Data:
● ● ● ●

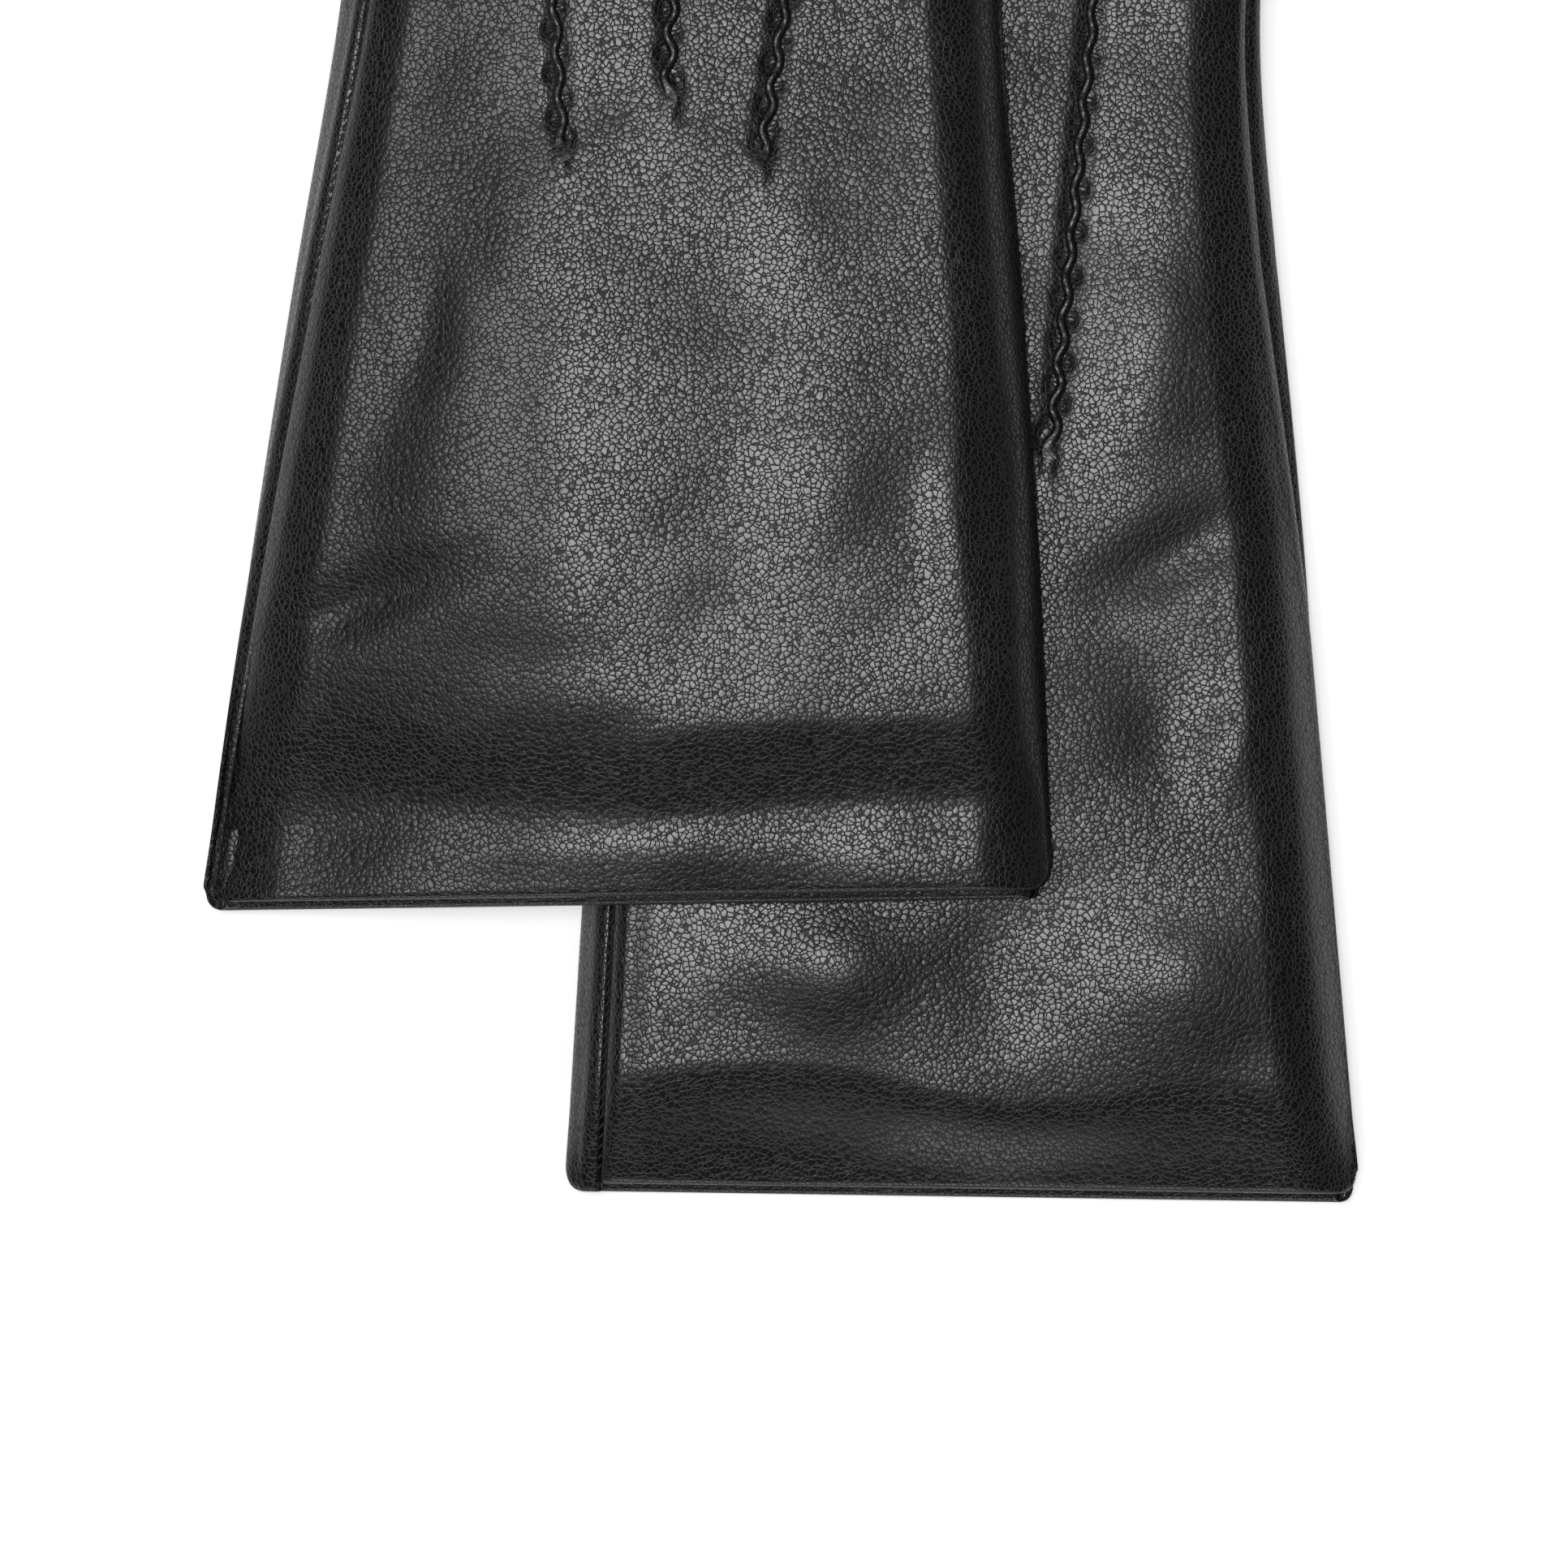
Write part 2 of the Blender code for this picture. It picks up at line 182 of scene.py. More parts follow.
# Welts beside the seams: height, distance from the seam and width, in mm
PLAIN_WELT = (0.4, 1.9, 1.0)
ROLLED_WELT = (0.5, 1.05, 0.62)
FLAT_WELT = (0.12, 2.4, 1.2)
# Relief fades out towards the knuckle line in the hand, and back in on the fingers
HAND_RELIEF_END = (200 * MM, 21 * MM)
DIGIT_RELIEF_START = (4 * MM, 14 * MM)


class Rows:
    """Flattened sections along a tube: middle, across direction, half width, radius and tip angle."""

    def __init__(self, low, high, radius, tip=None, fold=None):
        low, high = np.asarray(low, float), np.asarray(high, float)
        self.middle = (low + high) / 2
        length = np.linalg.norm(high - low, axis=1)
        self.half = length / 2
        self.across = (high - low) / length[:, None]
        self.forward = np.stack([-self.across[:, 1], self.across[:, 0]], axis=1)
        self.radius = np.broadcast_to(np.asarray(radius, float), self.half.shape).copy()
        self.tip = np.zeros(len(self.half)) if tip is None else np.asarray(tip, float)
        self.fold = np.zeros(len(self.half)) if fold is None else np.asarray(fold, float)


def skin(rows, side, angle, offset):
    """Pattern points (u, v, z) round the sections, offset outwards from the outer skin."""
    col = (slice(None), None)
    cos_tip = np.cos(rows.tip)[col]
    total = rows.half[col] * cos_tip
    height = rows.radius[col] * cos_tip**0.6
    radius = np.where(rows.tip[col] > 0, np.minimum(height, 0.8 * total), height)
    out = offset - rows.fold[col]
    reach = out * np.where(rows.tip[col] > 0, cos_tip, 1.0)
    s = side * (total - radius) + (radius + reach) * np.cos(angle)
    ahead = (rows.half[col] + out) * np.sin(rows.tip)[col]
    u = rows.middle[:, 0][col] + rows.across[:, 0][col] * s + rows.forward[:, 0][col] * ahead
    v = rows.middle[:, 1][col] + rows.across[:, 1][col] * s + rows.forward[:, 1][col] * ahead
    return u, v, rows.radius[col] + (radius + reach) * np.sin(angle), s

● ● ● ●

Stated goal:
Reproduce every line of the material above exactly.

Reply:
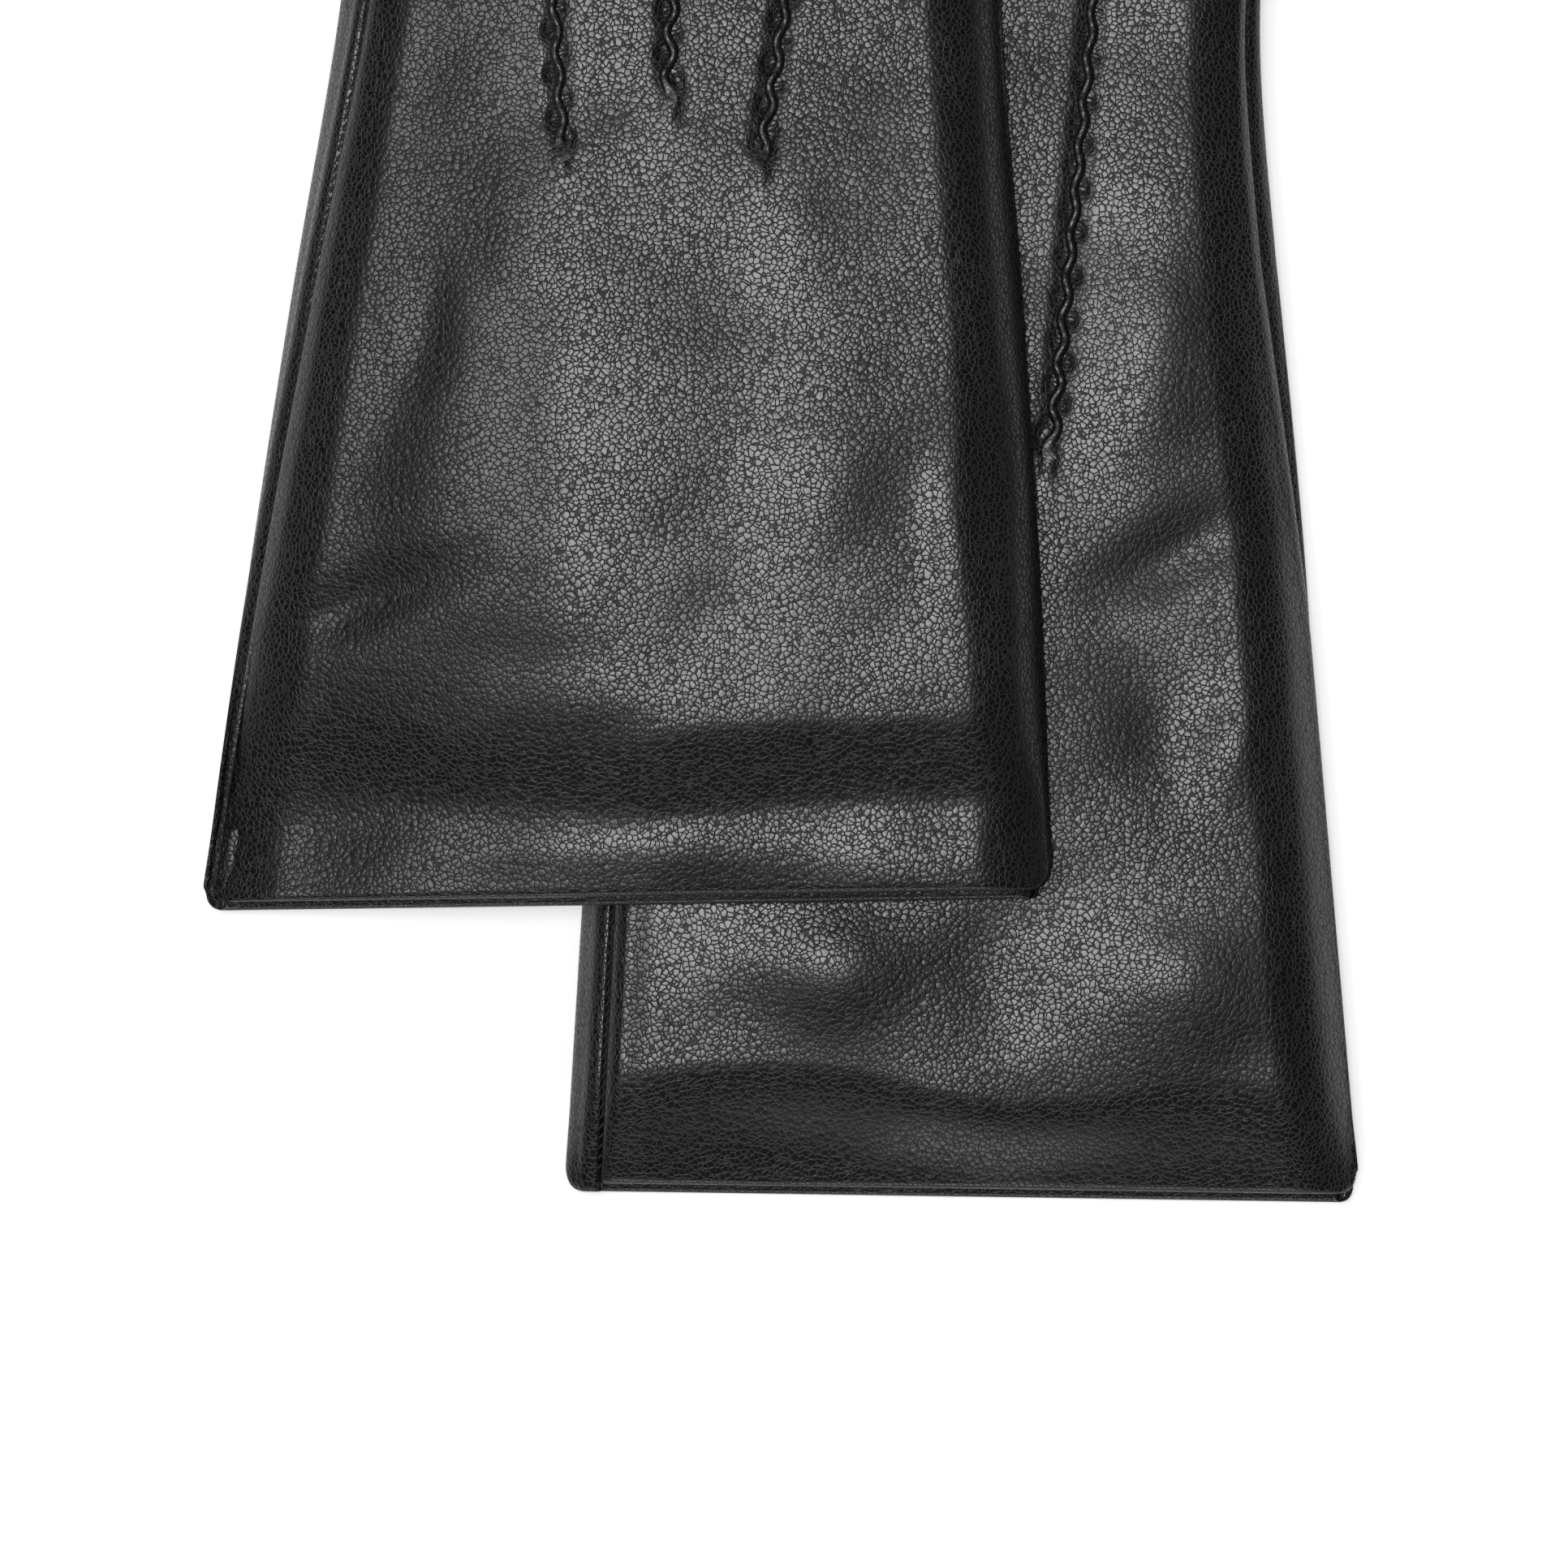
Write part 2 of the Blender code for this picture. It picks up at line 182 of scene.py. More parts follow.
# Welts beside the seams: height, distance from the seam and width, in mm
PLAIN_WELT = (0.4, 1.9, 1.0)
ROLLED_WELT = (0.5, 1.05, 0.62)
FLAT_WELT = (0.12, 2.4, 1.2)
# Relief fades out towards the knuckle line in the hand, and back in on the fingers
HAND_RELIEF_END = (200 * MM, 21 * MM)
DIGIT_RELIEF_START = (4 * MM, 14 * MM)


class Rows:
    """Flattened sections along a tube: middle, across direction, half width, radius and tip angle."""

    def __init__(self, low, high, radius, tip=None, fold=None):
        low, high = np.asarray(low, float), np.asarray(high, float)
        self.middle = (low + high) / 2
        length = np.linalg.norm(high - low, axis=1)
        self.half = length / 2
        self.across = (high - low) / length[:, None]
        self.forward = np.stack([-self.across[:, 1], self.across[:, 0]], axis=1)
        self.radius = np.broadcast_to(np.asarray(radius, float), self.half.shape).copy()
        self.tip = np.zeros(len(self.half)) if tip is None else np.asarray(tip, float)
        self.fold = np.zeros(len(self.half)) if fold is None else np.asarray(fold, float)


def skin(rows, side, angle, offset):
    """Pattern points (u, v, z) round the sections, offset outwards from the outer skin."""
    col = (slice(None), None)
    cos_tip = np.cos(rows.tip)[col]
    total = rows.half[col] * cos_tip
    height = rows.radius[col] * cos_tip**0.6
    radius = np.where(rows.tip[col] > 0, np.minimum(height, 0.8 * total), height)
    out = offset - rows.fold[col]
    reach = out * np.where(rows.tip[col] > 0, cos_tip, 1.0)
    s = side * (total - radius) + (radius + reach) * np.cos(angle)
    ahead = (rows.half[col] + out) * np.sin(rows.tip)[col]
    u = rows.middle[:, 0][col] + rows.across[:, 0][col] * s + rows.forward[:, 0][col] * ahead
    v = rows.middle[:, 1][col] + rows.across[:, 1][col] * s + rows.forward[:, 1][col] * ahead
    return u, v, rows.radius[col] + (radius + reach) * np.sin(angle), s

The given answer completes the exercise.